Bittman dismisses being "nice" to animals, but if this over two millennia year old food philosophy, now called vegetarianism, was embraced with a little more enthusiasm, we wouldn't have the problems he describes.
“Now if it be admitted, that an average of six pounds of animal food a day would be necessary for each individual, on an exclusively flesh-diet, then, since an acre of land employed in feeding cattle only produces ten ounces of flesh per day, it would require nearly ten acres to support each person for a year; whereas one acre of wheat would supply three persons…”
…
Not to reduce man, however, to the necessity of living on the cheapest, or most productive kind of food,—which is by no means desirable for any nation, not even for the lowest classes of society,—let us suppose man enjoying the greatest variety of the choicest and most delicious fruits, roots, and grains;—the discoveries of science leading to improved culture, and triumphing over deficiency of temperature, and unsuitableness of climate; and let us further suppose that, by thus administering to the gratifications of taste and the pleasures of the table, four-fifths of the whole produce is sacrificed; still the land would be competent to maintain twenty times the population it could support on an exclusive diet of animal food.”

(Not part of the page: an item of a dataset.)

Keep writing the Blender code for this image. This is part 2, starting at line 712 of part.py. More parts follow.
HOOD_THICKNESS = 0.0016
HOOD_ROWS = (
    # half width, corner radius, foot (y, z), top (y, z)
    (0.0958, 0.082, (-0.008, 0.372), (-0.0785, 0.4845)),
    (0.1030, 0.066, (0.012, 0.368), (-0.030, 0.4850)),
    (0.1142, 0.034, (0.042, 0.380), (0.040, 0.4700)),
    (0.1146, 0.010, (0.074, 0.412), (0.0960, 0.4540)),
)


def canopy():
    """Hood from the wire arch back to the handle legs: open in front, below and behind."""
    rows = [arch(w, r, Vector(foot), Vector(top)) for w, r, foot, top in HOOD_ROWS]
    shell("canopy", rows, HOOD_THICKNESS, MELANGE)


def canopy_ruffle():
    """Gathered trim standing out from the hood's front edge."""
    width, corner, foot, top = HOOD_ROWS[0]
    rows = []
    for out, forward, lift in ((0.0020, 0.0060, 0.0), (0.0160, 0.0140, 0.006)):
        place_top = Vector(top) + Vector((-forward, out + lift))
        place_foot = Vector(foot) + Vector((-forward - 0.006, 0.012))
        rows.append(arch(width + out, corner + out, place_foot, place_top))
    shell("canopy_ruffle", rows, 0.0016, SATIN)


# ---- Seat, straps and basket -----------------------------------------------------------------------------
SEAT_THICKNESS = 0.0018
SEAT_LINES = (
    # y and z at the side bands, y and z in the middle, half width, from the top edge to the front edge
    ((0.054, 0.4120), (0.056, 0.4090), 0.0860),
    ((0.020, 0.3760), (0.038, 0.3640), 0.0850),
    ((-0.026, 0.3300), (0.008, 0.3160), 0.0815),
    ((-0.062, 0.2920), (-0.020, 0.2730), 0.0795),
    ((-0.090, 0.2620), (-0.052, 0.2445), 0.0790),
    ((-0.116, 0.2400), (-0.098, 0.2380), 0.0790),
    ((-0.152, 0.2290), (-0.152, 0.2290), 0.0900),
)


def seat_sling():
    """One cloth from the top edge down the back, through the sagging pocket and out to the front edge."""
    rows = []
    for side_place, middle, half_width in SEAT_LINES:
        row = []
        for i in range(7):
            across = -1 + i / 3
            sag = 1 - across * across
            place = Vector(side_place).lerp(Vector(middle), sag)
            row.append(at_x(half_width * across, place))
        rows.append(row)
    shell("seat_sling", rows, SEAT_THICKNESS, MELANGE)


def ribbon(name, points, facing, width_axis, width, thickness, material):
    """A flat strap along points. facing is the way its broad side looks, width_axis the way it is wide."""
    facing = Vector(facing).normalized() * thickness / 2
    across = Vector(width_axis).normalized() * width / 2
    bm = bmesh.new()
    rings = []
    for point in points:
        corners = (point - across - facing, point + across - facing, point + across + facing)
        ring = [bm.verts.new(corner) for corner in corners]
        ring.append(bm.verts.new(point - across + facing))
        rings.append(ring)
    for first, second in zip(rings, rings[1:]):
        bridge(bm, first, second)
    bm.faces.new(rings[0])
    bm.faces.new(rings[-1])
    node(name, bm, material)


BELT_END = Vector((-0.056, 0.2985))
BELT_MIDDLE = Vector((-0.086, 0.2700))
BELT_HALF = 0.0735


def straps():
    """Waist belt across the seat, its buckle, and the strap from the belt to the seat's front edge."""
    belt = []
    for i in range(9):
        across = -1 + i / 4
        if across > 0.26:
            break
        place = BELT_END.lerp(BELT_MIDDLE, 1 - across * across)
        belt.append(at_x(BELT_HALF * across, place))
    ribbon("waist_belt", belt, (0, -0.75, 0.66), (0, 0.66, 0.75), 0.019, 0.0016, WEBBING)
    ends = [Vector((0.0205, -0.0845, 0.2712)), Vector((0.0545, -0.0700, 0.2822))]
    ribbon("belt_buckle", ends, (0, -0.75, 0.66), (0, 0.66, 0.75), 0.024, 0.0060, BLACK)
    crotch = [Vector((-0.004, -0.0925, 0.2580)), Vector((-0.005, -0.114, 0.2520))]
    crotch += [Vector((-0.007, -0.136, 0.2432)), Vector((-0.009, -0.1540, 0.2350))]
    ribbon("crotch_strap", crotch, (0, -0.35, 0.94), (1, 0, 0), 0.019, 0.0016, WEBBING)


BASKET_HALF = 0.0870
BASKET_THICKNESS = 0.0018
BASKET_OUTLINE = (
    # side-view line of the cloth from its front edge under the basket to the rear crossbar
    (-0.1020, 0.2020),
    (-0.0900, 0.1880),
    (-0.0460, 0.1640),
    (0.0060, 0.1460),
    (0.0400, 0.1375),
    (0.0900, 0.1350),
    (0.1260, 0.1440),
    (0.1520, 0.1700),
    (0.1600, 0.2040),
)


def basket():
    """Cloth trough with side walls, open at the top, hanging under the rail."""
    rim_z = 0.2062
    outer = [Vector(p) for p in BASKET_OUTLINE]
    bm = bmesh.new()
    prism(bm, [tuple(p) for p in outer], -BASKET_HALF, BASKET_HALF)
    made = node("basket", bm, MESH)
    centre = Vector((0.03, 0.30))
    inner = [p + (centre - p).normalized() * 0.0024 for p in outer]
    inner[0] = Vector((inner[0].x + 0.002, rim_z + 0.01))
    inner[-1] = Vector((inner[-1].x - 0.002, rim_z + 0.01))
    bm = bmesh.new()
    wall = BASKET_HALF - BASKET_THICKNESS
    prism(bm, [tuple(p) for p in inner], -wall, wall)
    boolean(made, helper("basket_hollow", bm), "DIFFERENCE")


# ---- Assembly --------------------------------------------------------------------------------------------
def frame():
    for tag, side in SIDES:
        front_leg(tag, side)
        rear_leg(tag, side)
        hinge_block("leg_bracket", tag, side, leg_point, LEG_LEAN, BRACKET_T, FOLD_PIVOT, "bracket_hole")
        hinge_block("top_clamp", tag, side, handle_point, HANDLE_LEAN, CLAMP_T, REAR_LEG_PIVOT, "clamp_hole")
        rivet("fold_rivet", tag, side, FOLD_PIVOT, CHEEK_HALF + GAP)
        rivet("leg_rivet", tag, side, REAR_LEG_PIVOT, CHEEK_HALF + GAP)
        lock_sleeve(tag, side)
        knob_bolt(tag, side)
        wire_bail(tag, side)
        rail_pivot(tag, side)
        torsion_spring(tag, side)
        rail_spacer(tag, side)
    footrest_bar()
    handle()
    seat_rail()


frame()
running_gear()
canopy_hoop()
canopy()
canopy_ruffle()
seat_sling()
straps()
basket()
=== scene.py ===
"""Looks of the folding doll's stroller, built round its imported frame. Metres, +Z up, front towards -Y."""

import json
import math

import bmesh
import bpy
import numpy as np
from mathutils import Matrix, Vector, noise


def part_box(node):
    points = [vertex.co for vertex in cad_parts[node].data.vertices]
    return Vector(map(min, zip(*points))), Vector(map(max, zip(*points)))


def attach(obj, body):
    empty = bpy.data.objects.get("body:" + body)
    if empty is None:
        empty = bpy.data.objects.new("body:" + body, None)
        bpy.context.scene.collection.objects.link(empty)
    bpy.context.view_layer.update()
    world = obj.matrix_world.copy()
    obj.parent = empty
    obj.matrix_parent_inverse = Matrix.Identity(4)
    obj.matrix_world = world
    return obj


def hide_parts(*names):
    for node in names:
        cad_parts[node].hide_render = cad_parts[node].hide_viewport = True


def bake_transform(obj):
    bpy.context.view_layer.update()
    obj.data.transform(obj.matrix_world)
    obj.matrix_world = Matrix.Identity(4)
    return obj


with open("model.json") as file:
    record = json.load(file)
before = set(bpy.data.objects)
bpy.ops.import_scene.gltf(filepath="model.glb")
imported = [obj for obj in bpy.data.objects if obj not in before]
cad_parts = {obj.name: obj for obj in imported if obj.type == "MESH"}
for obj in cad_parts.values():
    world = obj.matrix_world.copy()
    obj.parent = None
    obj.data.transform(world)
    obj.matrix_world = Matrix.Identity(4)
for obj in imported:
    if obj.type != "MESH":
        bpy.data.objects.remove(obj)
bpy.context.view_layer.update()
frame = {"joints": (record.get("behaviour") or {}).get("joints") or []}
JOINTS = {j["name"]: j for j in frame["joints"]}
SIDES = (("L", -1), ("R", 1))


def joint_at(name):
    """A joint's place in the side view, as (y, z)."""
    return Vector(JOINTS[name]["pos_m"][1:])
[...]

- John Smith - Fruits and Farinacea the Proper Food of Man - 1845
The calculations are debatable and the knowledge set and writing style is dated yet appropriate for the times, but comprehension of the situation described above is unmistakable.
Perhaps it’s with good reason that Bittman and Pollan keep reminding everyone that they eat meat while telling us not to. If they claim to be vegetarian as many other sound minded individuals before them have, they know the public will stop listening and write them off as one of those crazies.
Posted by: The Modern Prometheus | May 19, 2008 1:39 AM
I'm surprised that Bittman neglects to mention Pollan in his talk; his argument owes a great deal to the work Pollan put together.